* Goal of the exercise *
Repeat verbatim, and only, the lines of the data below, beginning at the line that contains "outer_tree = tree_of((grid, True))" and stopping after the line that contains "for node in".

++++++++++

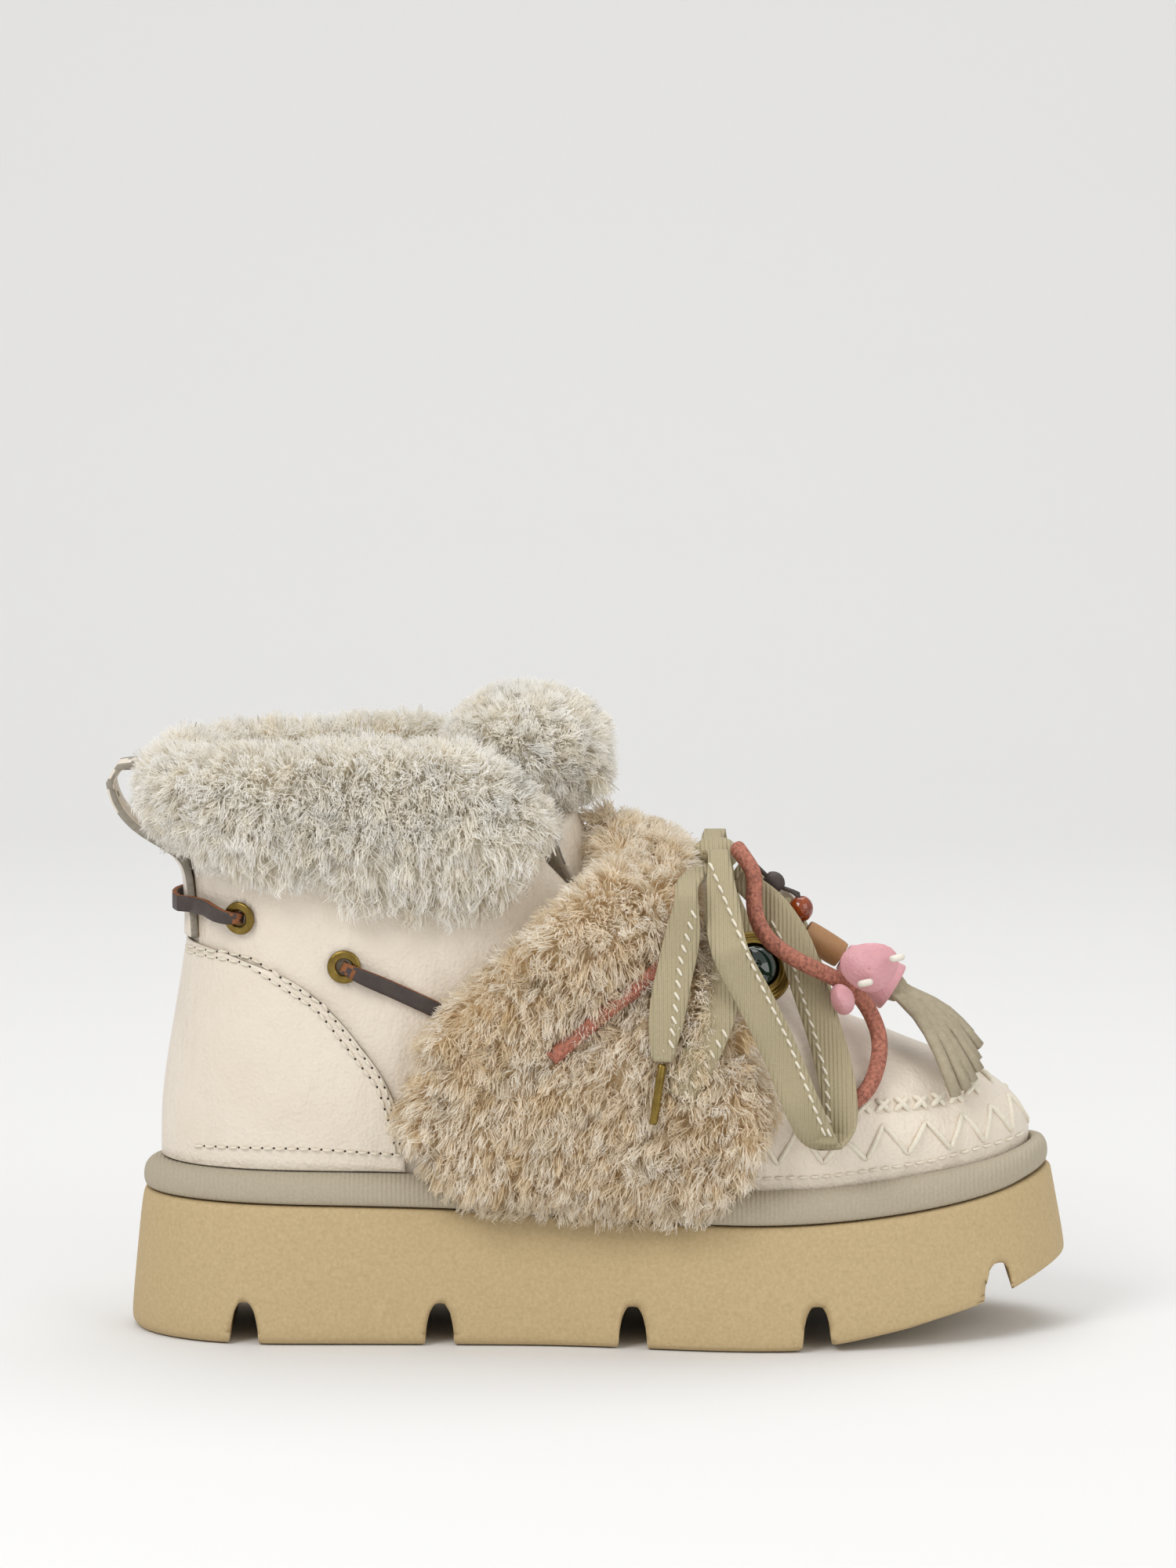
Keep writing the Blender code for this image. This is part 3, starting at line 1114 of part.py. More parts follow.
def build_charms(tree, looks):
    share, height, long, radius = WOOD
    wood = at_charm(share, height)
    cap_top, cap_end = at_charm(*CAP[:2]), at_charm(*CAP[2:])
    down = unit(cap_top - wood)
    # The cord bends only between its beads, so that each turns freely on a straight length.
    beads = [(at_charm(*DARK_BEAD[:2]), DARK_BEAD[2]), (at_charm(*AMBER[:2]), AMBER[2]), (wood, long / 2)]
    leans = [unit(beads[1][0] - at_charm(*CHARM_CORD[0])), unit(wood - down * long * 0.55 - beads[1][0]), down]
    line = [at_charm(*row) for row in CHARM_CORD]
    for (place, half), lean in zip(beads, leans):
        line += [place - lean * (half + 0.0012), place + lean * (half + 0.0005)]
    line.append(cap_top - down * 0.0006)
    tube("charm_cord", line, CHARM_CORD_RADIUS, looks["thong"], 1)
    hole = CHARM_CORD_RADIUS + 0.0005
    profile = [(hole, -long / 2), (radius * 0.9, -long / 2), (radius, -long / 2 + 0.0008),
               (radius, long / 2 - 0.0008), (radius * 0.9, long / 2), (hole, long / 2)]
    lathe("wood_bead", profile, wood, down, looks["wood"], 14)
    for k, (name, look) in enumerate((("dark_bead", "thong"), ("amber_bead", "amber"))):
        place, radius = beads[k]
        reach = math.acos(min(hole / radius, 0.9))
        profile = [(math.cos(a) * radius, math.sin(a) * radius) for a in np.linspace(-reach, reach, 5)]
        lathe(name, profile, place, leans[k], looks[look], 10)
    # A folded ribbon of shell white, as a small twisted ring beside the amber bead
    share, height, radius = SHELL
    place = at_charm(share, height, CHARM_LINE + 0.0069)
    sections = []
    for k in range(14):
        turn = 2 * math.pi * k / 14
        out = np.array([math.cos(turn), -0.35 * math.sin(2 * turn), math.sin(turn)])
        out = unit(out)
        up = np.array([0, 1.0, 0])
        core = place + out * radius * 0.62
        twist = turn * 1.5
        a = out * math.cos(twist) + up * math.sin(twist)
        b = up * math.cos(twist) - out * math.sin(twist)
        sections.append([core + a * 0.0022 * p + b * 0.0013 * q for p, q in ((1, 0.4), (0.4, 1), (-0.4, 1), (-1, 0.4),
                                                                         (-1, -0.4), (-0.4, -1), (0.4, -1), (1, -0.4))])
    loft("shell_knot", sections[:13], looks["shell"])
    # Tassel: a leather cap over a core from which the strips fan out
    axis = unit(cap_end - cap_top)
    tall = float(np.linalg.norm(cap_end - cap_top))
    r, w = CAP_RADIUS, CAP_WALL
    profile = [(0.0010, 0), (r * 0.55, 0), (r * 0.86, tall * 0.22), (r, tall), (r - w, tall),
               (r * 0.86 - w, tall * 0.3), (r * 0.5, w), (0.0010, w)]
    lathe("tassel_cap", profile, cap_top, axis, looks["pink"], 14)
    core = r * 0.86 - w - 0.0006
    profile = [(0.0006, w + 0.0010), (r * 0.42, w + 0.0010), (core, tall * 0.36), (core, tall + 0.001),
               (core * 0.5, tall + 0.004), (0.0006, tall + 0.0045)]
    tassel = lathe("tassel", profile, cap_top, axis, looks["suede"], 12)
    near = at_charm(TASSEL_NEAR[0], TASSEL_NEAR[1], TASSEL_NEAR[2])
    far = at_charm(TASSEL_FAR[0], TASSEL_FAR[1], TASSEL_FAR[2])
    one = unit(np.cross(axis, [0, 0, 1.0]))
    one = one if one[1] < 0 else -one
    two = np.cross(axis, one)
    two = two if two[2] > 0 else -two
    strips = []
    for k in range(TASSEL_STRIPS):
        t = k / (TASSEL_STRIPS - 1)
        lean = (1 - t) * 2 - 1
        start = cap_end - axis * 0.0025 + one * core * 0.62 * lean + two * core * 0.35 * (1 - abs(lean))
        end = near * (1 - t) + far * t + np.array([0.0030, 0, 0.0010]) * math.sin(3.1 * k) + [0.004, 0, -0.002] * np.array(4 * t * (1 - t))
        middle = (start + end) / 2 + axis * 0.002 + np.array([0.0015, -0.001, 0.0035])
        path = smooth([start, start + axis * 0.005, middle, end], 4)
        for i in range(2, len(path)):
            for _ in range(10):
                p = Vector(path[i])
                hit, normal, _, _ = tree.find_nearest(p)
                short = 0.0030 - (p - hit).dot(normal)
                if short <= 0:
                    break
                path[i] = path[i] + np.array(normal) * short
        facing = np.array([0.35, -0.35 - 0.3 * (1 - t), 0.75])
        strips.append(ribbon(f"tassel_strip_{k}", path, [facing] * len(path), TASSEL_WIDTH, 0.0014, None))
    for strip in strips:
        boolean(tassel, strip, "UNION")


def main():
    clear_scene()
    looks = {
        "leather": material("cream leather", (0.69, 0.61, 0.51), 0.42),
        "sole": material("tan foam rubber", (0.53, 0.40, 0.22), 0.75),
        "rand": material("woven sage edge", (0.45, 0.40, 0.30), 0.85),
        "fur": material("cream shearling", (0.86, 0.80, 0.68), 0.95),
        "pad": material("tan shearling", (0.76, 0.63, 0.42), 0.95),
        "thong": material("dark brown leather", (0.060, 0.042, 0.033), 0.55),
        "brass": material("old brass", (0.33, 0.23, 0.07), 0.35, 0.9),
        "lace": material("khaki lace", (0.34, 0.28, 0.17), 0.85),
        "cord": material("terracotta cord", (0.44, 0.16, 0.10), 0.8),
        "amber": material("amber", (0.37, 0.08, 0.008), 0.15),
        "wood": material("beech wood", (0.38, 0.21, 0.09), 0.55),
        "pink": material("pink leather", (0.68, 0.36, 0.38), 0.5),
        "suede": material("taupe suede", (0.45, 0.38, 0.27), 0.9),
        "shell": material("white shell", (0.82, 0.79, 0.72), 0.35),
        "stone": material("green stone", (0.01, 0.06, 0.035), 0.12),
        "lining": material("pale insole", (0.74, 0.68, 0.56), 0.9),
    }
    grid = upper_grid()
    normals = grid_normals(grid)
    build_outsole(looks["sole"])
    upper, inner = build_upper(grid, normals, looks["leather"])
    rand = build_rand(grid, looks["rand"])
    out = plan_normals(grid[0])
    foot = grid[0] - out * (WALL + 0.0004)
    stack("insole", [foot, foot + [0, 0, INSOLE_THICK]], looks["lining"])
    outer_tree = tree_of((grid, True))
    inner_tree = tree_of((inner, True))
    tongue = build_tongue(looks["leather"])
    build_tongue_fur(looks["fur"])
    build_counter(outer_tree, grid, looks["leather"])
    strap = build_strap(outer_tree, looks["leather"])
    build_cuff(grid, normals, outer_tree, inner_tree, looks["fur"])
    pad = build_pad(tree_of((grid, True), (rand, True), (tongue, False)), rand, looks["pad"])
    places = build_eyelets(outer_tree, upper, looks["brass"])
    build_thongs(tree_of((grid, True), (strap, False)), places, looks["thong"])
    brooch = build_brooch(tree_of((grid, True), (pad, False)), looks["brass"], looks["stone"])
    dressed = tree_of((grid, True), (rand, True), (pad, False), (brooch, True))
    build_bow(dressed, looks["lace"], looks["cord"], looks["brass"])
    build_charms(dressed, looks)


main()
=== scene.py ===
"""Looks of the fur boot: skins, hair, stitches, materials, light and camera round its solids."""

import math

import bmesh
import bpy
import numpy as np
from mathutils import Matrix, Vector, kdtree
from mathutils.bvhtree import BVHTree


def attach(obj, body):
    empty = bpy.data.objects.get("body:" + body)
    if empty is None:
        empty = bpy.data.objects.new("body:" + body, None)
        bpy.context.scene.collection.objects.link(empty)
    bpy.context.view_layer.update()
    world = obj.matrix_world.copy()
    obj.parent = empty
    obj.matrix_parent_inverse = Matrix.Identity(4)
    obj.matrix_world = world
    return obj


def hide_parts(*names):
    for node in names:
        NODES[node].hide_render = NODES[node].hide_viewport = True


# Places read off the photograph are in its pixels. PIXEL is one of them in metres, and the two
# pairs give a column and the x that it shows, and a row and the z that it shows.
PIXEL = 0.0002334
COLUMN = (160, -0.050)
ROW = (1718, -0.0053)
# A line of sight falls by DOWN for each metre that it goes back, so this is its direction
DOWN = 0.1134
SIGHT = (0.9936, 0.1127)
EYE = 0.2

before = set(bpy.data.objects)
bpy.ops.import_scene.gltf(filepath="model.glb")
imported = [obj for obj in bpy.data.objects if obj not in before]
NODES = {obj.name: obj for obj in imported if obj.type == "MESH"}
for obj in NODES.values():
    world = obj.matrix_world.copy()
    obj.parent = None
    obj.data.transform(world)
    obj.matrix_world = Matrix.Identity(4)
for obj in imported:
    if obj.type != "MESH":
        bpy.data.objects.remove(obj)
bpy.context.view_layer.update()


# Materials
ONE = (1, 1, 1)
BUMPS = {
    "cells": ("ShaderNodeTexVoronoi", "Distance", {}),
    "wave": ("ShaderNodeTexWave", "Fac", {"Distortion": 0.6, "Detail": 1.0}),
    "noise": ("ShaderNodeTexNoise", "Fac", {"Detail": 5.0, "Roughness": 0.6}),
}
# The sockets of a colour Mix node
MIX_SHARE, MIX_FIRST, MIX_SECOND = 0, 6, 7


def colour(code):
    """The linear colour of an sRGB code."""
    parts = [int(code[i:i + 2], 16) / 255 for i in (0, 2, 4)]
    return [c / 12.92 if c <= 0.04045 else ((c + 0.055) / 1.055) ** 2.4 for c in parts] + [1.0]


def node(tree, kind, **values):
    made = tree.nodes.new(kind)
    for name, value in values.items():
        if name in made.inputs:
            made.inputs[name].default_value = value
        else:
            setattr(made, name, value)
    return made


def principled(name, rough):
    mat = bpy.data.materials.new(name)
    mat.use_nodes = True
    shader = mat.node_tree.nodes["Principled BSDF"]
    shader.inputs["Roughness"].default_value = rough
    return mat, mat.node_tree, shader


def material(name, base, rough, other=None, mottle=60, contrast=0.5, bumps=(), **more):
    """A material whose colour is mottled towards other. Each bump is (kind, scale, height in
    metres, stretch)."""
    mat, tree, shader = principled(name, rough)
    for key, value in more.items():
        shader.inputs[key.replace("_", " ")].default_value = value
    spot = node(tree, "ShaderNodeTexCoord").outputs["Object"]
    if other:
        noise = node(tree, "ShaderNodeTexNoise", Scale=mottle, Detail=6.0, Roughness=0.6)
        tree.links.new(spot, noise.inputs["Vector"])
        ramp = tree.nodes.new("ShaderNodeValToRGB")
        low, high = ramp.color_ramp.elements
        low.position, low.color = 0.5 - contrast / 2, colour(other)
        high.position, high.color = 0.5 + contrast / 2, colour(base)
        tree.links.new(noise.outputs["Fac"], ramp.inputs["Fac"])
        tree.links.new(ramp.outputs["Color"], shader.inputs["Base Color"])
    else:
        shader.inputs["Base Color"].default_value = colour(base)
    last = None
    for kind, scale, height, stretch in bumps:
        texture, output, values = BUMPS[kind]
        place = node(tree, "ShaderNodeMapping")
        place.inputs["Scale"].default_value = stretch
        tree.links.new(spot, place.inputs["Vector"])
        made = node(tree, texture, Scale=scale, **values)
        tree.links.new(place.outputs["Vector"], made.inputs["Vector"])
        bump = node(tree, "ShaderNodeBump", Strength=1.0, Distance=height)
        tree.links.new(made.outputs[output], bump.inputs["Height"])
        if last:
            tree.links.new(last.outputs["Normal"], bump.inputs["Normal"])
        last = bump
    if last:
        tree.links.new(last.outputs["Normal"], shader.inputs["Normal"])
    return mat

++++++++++

* Expected answer *
    outer_tree = tree_of((grid, True))
    inner_tree = tree_of((inner, True))
    tongue = build_tongue(looks["leather"])
    build_tongue_fur(looks["fur"])
    build_counter(outer_tree, grid, looks["leather"])
    strap = build_strap(outer_tree, looks["leather"])
    build_cuff(grid, normals, outer_tree, inner_tree, looks["fur"])
    pad = build_pad(tree_of((grid, True), (rand, True), (tongue, False)), rand, looks["pad"])
    places = build_eyelets(outer_tree, upper, looks["brass"])
    build_thongs(tree_of((grid, True), (strap, False)), places, looks["thong"])
    brooch = build_brooch(tree_of((grid, True), (pad, False)), looks["brass"], looks["stone"])
    dressed = tree_of((grid, True), (rand, True), (pad, False), (brooch, True))
    build_bow(dressed, looks["lace"], looks["cord"], looks["brass"])
    build_charms(dressed, looks)


main()
=== scene.py ===
"""Looks of the fur boot: skins, hair, stitches, materials, light and camera round its solids."""

import math

import bmesh
import bpy
import numpy as np
from mathutils import Matrix, Vector, kdtree
from mathutils.bvhtree import BVHTree


def attach(obj, body):
    empty = bpy.data.objects.get("body:" + body)
    if empty is None:
        empty = bpy.data.objects.new("body:" + body, None)
        bpy.context.scene.collection.objects.link(empty)
    bpy.context.view_layer.update()
    world = obj.matrix_world.copy()
    obj.parent = empty
    obj.matrix_parent_inverse = Matrix.Identity(4)
    obj.matrix_world = world
    return obj


def hide_parts(*names):
    for node in names:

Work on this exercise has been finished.